*Task prompt*: Reproduce the complete listing without any deviation.

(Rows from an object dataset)
_____
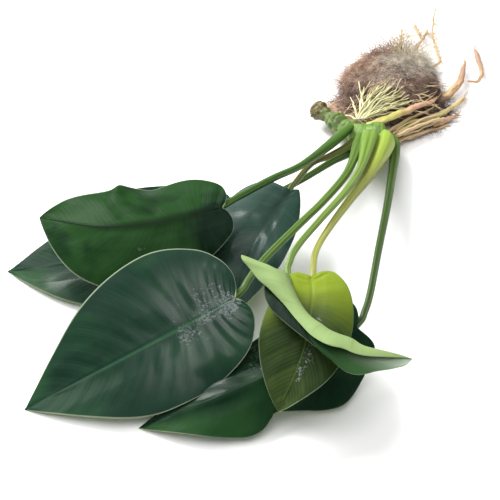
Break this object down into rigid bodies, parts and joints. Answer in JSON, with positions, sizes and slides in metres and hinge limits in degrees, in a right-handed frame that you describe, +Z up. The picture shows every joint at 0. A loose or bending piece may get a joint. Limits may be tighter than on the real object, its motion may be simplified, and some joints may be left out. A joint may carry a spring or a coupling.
{
  "type": "small anubias aquarium plant with bare roots in a fibre plug",
  "caption": "Small broad-leaved aquarium plant lying on its side: leaves on long stalks, a creeping rhizome, roots, and the plug of fibre the roots hold.",
  "frame": {"origin": "middle of the fibre plug's flat underside, on the surface the plant lies on", "axes": "+Z up from that surface; +Y from the leaves towards the root tips; +X to the right, so the leaves lie towards -X and -Y"},
  "size_m": [0.1375, 0.1721, 0.0316],
  "materials": {
    "blade": "wet dark green leaf, waxy and glossy above, paler below",
    "young_blade": "fresh yellow-green leaf, smooth and translucent",
    "stalk": "satin green stalk with a shallow groove",
    "young_stalk": "satin light green stalk with a wide sheath at its foot",
    "rhizome": "green ringed rhizome, olive brown and scaly at its cut end",
    "pale_root": "cream to yellow-green root, slightly moist",
    "thick_root": "tan root, dry and matt",
    "fibre": "matt matted mineral and coconut fibre, brown and grey"
  },
  "bodies": {
    "root": {"blade_raised": "blade", "blade_low": "blade", "blade_large": "blade", "blade_middle": "blade", "blade_front": "blade", "blade_young": "young_blade", "blade_folded": "blade", "stalk_raised": "stalk", "stalk_low": "stalk", "stalk_large": "stalk", "stalk_middle": "stalk", "stalk_front": "stalk", "stalk_young": "young_stalk", "stalk_folded": "young_stalk", "rhizome": "rhizome", "root_fan_1": "pale_root", "root_fan_2": "pale_root", "root_fan_3": "pale_root", "root_fan_4": "pale_root", "root_fan_5": "pale_root", "root_fan_6": "pale_root", "root_fan_7": "pale_root", "root_cut_end": "pale_root", "root_low_near": "pale_root", "root_low_middle": "pale_root", "root_long": "pale_root", "root_fork_stem": "pale_root", "root_fork_left": "pale_root", "root_fork_right": "pale_root", "root_back_left": "pale_root", "root_green": "pale_root", "root_thick": "thick_root", "root_tan": "thick_root", "root_brown": "thick_root", "root_brown_branch": "thick_root", "fibre_plug": "fibre"}
  },
  "joints": []
}
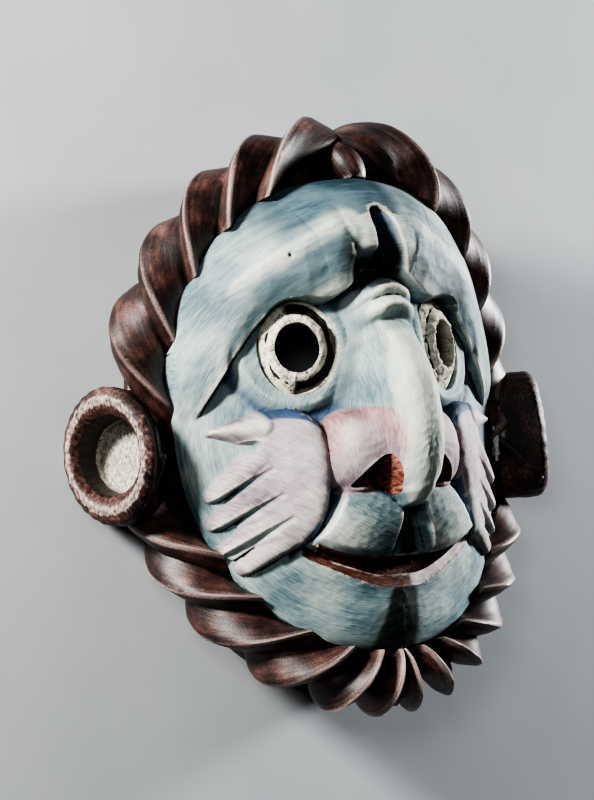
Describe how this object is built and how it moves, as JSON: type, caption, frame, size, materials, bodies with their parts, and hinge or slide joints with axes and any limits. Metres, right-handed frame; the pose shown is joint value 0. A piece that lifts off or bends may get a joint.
_____
*Correct answer*:
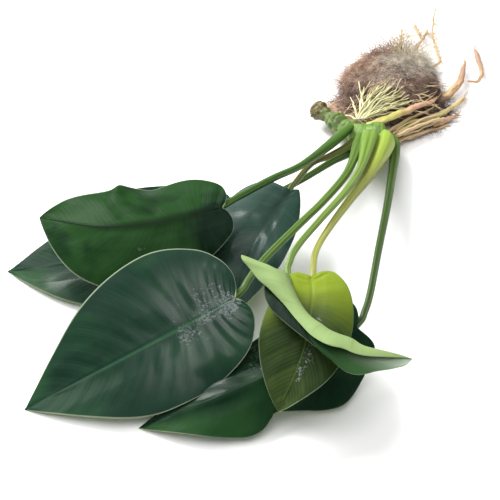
Break this object down into rigid bodies, parts and joints. Answer in JSON, with positions, sizes and slides in metres and hinge limits in degrees, in a right-handed frame that you describe, +Z up. The picture shows every joint at 0. A loose or bending piece may get a joint. Limits may be tighter than on the real object, its motion may be simplified, and some joints may be left out. A joint may carry a spring or a coupling.
{
  "type": "small anubias aquarium plant with bare roots in a fibre plug",
  "caption": "Small broad-leaved aquarium plant lying on its side: leaves on long stalks, a creeping rhizome, roots, and the plug of fibre the roots hold.",
  "frame": {"origin": "middle of the fibre plug's flat underside, on the surface the plant lies on", "axes": "+Z up from that surface; +Y from the leaves towards the root tips; +X to the right, so the leaves lie towards -X and -Y"},
  "size_m": [0.1375, 0.1721, 0.0316],
  "materials": {
    "blade": "wet dark green leaf, waxy and glossy above, paler below",
    "young_blade": "fresh yellow-green leaf, smooth and translucent",
    "stalk": "satin green stalk with a shallow groove",
    "young_stalk": "satin light green stalk with a wide sheath at its foot",
    "rhizome": "green ringed rhizome, olive brown and scaly at its cut end",
    "pale_root": "cream to yellow-green root, slightly moist",
    "thick_root": "tan root, dry and matt",
    "fibre": "matt matted mineral and coconut fibre, brown and grey"
  },
  "bodies": {
    "root": {"blade_raised": "blade", "blade_low": "blade", "blade_large": "blade", "blade_middle": "blade", "blade_front": "blade", "blade_young": "young_blade", "blade_folded": "blade", "stalk_raised": "stalk", "stalk_low": "stalk", "stalk_large": "stalk", "stalk_middle": "stalk", "stalk_front": "stalk", "stalk_young": "young_stalk", "stalk_folded": "young_stalk", "rhizome": "rhizome", "root_fan_1": "pale_root", "root_fan_2": "pale_root", "root_fan_3": "pale_root", "root_fan_4": "pale_root", "root_fan_5": "pale_root", "root_fan_6": "pale_root", "root_fan_7": "pale_root", "root_cut_end": "pale_root", "root_low_near": "pale_root", "root_low_middle": "pale_root", "root_long": "pale_root", "root_fork_stem": "pale_root", "root_fork_left": "pale_root", "root_fork_right": "pale_root", "root_back_left": "pale_root", "root_green": "pale_root", "root_thick": "thick_root", "root_tan": "thick_root", "root_brown": "thick_root", "root_brown_branch": "thick_root", "fibre_plug": "fibre"}
  },
  "joints": []
}
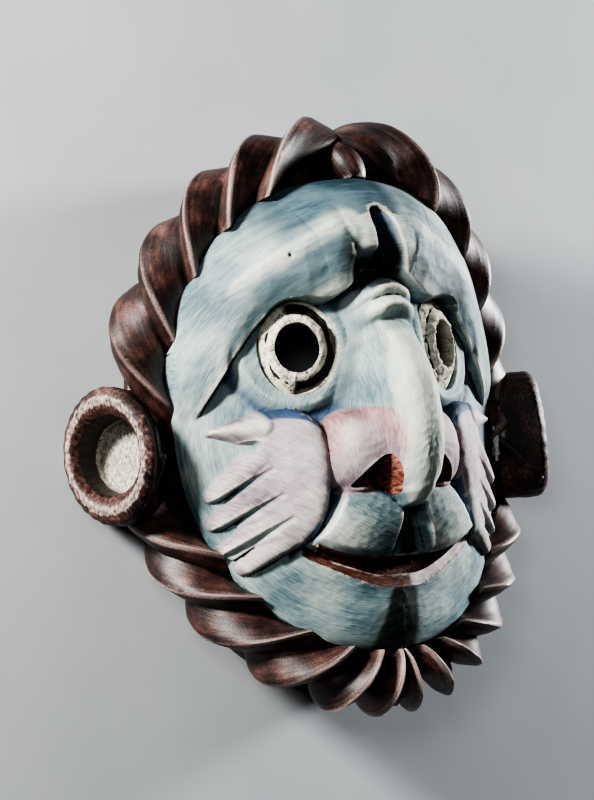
Describe how this object is built and how it moves, as JSON: type, caption, frame, size, materials, bodies with their parts, and hinge or slide joints with axes and any limits. Metres, right-handed frame; the pose shown is joint value 0. A piece that lifts off or bends may get a joint.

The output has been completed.